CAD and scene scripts
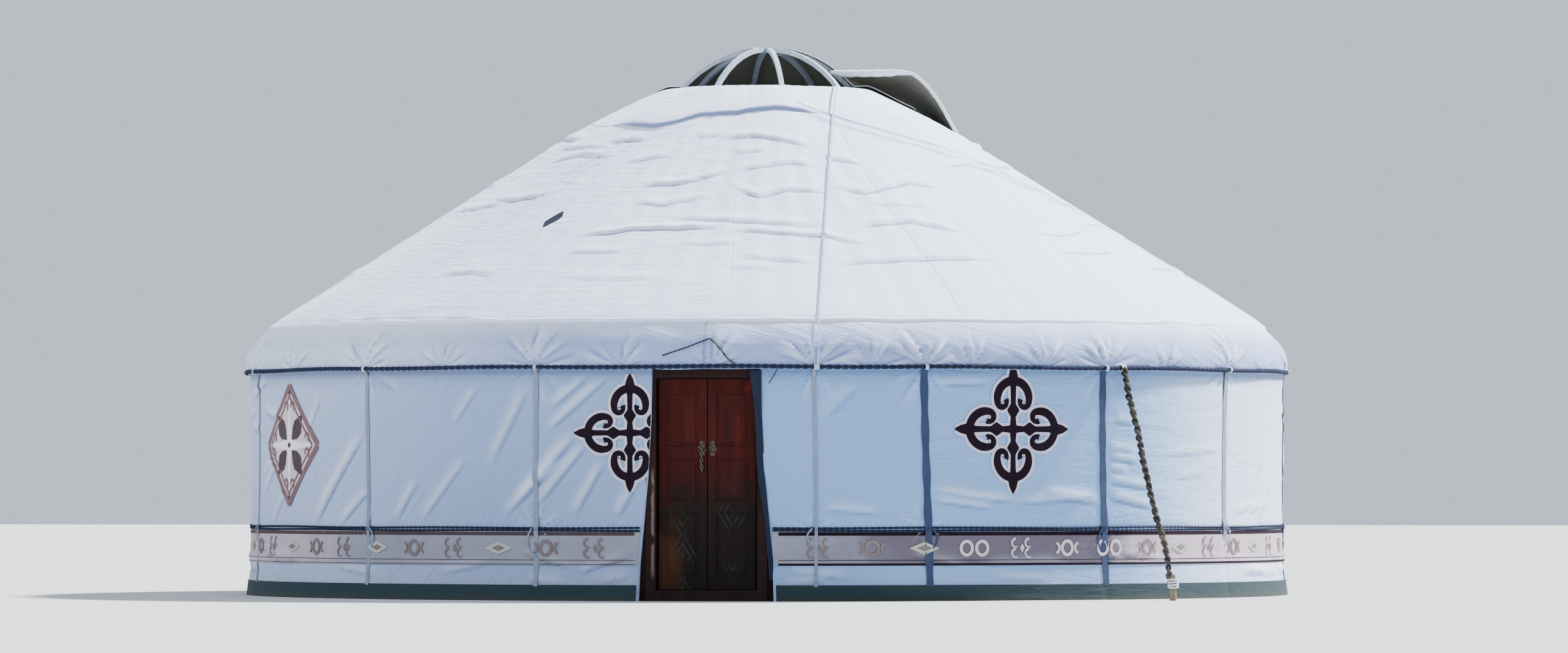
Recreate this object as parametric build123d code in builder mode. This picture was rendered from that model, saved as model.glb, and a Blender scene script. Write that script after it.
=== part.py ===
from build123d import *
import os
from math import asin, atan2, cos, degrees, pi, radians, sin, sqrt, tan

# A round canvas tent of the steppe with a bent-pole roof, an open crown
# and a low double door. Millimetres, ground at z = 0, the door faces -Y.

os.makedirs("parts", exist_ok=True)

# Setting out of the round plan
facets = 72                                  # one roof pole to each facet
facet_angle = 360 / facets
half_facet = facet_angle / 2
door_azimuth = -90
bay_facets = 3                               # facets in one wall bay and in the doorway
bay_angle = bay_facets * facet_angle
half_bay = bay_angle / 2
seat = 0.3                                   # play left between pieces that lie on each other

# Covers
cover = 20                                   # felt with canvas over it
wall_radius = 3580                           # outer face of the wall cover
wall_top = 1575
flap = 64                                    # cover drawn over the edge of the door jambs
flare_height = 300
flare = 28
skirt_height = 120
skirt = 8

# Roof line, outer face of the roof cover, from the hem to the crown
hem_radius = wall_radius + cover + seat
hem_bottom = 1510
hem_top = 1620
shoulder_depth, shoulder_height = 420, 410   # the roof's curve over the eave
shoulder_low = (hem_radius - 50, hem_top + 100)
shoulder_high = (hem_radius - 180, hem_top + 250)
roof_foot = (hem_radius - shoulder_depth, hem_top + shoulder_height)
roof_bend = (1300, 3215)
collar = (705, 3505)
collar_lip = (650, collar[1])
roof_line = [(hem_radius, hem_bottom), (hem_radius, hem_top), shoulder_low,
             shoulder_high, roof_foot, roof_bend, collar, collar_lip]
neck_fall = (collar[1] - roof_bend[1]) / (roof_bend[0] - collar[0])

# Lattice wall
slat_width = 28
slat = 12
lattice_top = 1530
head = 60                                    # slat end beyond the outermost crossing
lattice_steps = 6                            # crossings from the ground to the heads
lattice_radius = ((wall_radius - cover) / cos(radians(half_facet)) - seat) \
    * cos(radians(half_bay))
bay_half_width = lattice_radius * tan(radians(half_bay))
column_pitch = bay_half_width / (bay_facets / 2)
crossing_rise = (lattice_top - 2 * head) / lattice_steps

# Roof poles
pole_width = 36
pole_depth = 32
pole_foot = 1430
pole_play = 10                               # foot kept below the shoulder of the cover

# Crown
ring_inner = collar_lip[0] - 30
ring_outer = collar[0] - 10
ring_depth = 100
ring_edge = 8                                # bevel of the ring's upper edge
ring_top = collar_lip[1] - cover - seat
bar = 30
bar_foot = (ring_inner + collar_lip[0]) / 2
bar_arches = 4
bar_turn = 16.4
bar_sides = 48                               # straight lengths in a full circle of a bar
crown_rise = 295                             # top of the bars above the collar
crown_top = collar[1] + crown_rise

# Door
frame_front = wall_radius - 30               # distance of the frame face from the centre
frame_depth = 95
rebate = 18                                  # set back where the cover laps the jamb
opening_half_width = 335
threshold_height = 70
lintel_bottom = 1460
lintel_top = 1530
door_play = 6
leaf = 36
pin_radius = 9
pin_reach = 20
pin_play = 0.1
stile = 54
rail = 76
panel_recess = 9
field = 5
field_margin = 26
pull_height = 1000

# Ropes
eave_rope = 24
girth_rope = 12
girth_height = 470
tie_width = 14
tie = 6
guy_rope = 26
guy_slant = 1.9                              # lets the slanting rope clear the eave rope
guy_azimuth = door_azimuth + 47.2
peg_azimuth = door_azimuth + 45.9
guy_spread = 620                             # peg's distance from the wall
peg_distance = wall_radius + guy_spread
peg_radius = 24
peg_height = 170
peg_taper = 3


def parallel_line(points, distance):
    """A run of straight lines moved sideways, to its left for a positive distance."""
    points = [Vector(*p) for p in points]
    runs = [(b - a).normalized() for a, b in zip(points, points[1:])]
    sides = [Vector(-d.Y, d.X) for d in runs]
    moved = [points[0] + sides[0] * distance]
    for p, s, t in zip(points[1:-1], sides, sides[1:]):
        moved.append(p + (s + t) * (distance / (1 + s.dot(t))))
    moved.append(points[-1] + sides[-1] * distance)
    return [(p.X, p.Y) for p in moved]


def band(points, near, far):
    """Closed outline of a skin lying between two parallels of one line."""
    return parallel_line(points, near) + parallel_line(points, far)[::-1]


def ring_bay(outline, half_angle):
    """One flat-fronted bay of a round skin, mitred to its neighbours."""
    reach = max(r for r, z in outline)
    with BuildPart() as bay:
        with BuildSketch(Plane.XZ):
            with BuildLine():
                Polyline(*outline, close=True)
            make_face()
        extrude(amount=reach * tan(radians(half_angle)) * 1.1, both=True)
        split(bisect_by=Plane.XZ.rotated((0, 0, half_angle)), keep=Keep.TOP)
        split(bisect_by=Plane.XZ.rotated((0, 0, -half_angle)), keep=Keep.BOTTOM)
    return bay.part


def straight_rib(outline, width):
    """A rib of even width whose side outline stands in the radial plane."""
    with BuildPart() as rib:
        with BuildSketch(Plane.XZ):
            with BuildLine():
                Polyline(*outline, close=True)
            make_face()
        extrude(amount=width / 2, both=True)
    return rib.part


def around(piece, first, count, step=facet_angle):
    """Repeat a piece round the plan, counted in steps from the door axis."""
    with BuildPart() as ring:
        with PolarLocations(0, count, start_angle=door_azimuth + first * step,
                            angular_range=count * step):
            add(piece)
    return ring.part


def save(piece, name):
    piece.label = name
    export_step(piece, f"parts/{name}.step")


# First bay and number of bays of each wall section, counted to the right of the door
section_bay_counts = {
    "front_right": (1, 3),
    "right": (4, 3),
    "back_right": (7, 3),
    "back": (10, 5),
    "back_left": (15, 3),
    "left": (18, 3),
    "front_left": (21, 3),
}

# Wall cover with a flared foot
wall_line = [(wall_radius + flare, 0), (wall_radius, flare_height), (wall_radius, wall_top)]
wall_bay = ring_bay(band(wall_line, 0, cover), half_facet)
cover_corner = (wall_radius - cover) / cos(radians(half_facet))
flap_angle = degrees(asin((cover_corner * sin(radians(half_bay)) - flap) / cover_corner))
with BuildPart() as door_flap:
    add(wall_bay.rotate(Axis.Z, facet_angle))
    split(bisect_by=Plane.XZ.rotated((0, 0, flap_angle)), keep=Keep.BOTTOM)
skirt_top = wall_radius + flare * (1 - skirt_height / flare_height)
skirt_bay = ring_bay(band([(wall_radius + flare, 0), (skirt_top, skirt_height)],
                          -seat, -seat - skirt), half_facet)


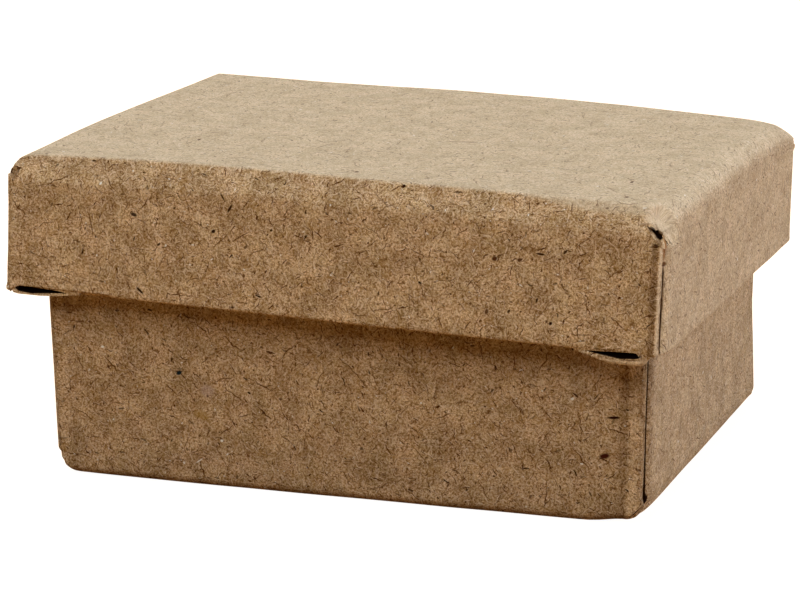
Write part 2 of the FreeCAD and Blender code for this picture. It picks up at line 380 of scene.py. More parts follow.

_Directions for this task_. Please output the exact lines of the records above, beginning with the first and stopping after the line that holds "# and a low", and nothing else.

_The response_.
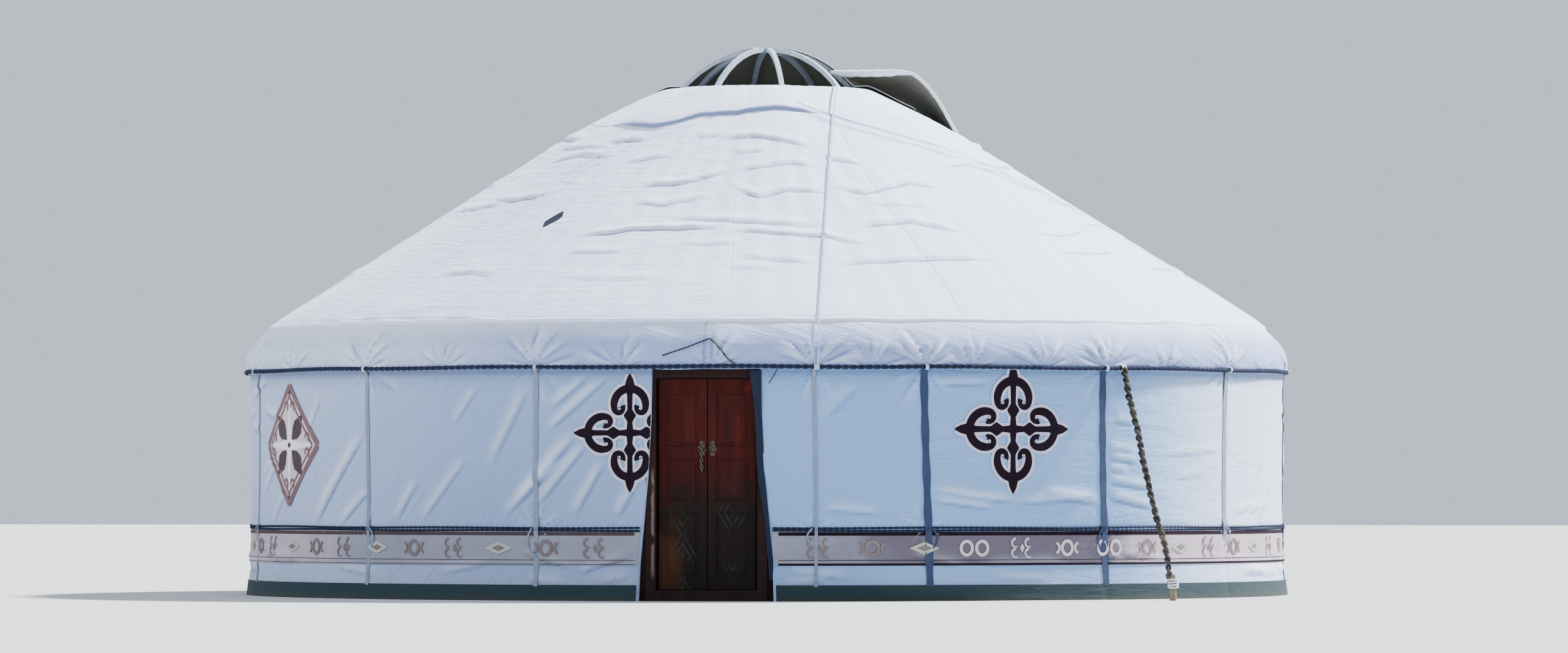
Recreate this object as parametric build123d code in builder mode. This picture was rendered from that model, saved as model.glb, and a Blender scene script. Write that script after it.
=== part.py ===
from build123d import *
import os
from math import asin, atan2, cos, degrees, pi, radians, sin, sqrt, tan

# A round canvas tent of the steppe with a bent-pole roof, an open crown
# and a low double door. Millimetres, ground at z = 0, the door faces -Y.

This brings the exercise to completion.